TRANSPORT OF PASSIVE TRACERS IN BAROCLINIC WAVE LIFE CYCLES


E. M. Stone and W. J. Randel, National Center for Atmospheric Research, Boulder, Colorado

J. L. Stanford, Department of Physics and Astronomy, Iowa State University, Ames, Iowa


J. Atmos. Sci., 56, 1364-1381 (1999)


Abstract

The transport of passive tracers in idealized baroclinic wave life cycles is studied using output from the NCAR community climate model (CCM2). We simulate two life cycles, LCn and LCs, starting with baroclinically unstable initial conditions similar to those used by Thorncroft et al. (1993) in their study of two life cycle paradigms. LCn and LCs have different initial horizontal wind shear structures which result in distinctive non linear development. In terms of potential vorticity-potential temperature (PV-theta) diagnostics, the LCn case is characterized by thinning troughs which are advected anticyclonically and equatorward, while the LCs case has broadening troughs which wrap up cyclonically and poleward.
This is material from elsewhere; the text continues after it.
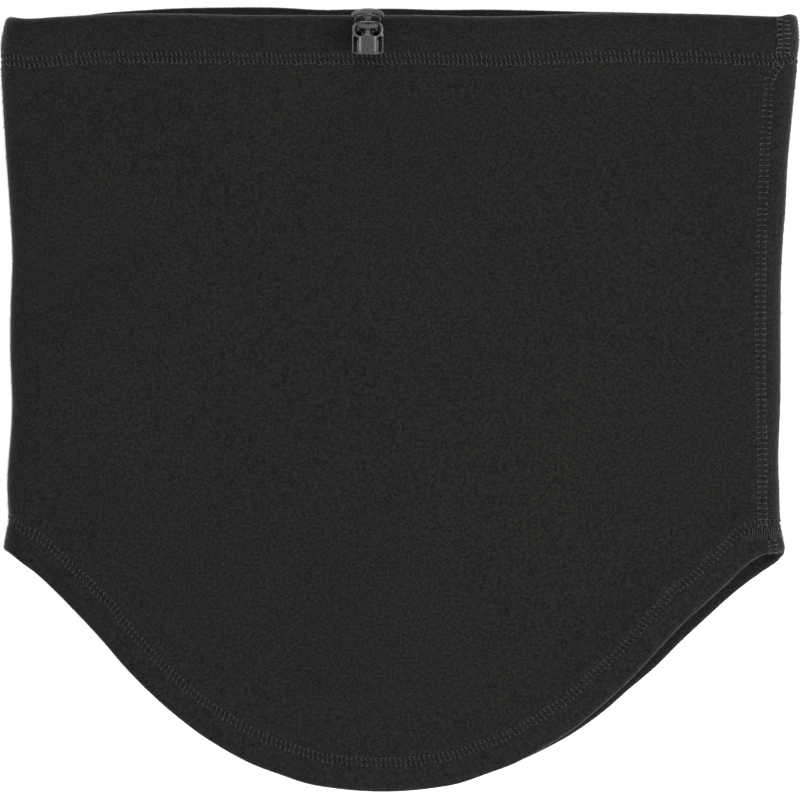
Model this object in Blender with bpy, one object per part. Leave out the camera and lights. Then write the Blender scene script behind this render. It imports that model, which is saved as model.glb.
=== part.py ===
"""Fleece neck gaiter with a drawcord hem, lying flat.

Metres. +X runs across the tube, +Y towards the drawcord hem, +Z up out of the front.
The underside of the back layer lies on z = 0.
"""

import math

import bmesh
import bpy

# Outline of the flat tube: (y, x) of its two folds
LEFT_FOLD = (
    (-0.0560, -0.1345), (-0.0500, -0.1337), (-0.0400, -0.1321), (-0.0280, -0.1325), (-0.0100, -0.1312),
    (-0.0010, -0.1309), (0.0160, -0.1315), (0.0300, -0.1314), (0.0480, -0.1308), (0.0640, -0.1316),
    (0.0880, -0.1333), (0.1120, -0.1346), (0.1206, -0.1344), (0.1300, -0.1325),
)
RIGHT_FOLD = (
    (-0.0560, 0.1304), (-0.0500, 0.1298), (-0.0450, 0.1290), (-0.0410, 0.1286), (-0.0300, 0.1282),
    (-0.0200, 0.1280), (0.0000, 0.1287), (0.0400, 0.1289), (0.0540, 0.1296), (0.0640, 0.1304),
    (0.0800, 0.1312), (0.0950, 0.1326), (0.1120, 0.1343), (0.1210, 0.1348), (0.1300, 0.1336),
)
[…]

Four idealized passive tracers are included in the model to be advected by the semi-Lagrangian transport scheme of the CCM2, and their evolutions are investigated throughout the life cycles. Tracer budgets are analyzed in terms of the transformed Eulerian mean (TEM) constituent transport formalism. Results for both LCn and LCs show transport that is downgradient with respect to the background structure of the tracer field, but with a characteristic spatial structure which maximizes in the middle to high latitudes. For the idealized tropospheric tracers in this study, this represents a net upward and poleward transport that enhances concentrations at high latitudes. These results vary little with the initial distribution of the constituent field. The time tendency of the tracer is influenced most strongly by the eddy flux term, with the largest transport occurring during the non linear growth stage of the life cycle. We also study the transport of a lower-stratospheric tracer, to quantify stratosphere-troposphere exchange for baroclinic waves.